Keep up the good work.

Kerry

Michael Fontana said...

My take on why the "silver bullet" theory persists:

This might surprise you, but I think your fine work reinforces it. By the time we consultants are brought in to fix such problems, it has usually been communicated to upper management in such a way that they are willing to pay to get it done.

From a management perspective, the middle-level managers who sold our services to the executives who have to pay for it sold it as a single unit of work (call it the "consulting silver bullet" if you will), and when it's fixed, the details and the many steps involved are completely lost.

I might go so far as to say that the manager who put you in this position got where he was by recognizing he needed help and verbally encapsulated it to his executives in such a manner. I would go so far as to say the executives don't really want to know.

Many times, consultants get where they are because out of the box thinking is required; they might even be especially good at it. So they come into a shop where no one has actually bothered to measure and/or quantify bad performance, and may not even be in a position, politically, where they can communicate with the people needed to do so. Even if they do, they may take risks (even though it would be ultimately rewarding).
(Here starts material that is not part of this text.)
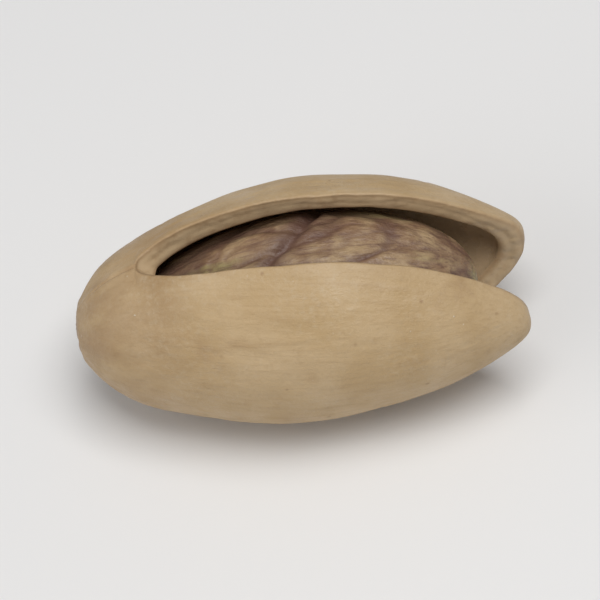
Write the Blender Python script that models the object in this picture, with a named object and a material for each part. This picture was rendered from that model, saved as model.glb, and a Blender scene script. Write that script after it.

Even worse, by the time the consultant arrives, several expensive steps (like buying expensive new hardware, or even making extensive application changes) have already been attempted and failed.

Sometimes you have to tread delicately or watch what words you use to describe how or what was fixed. You may not want to offend someone who would view it as crticism. A consultant might even be tempted to say he simply adjusted a dial or parameter, as it feeds the beastly legend.

Good post, Cary!

Cary Millsap said...

Thanks Michael. I think you've got it.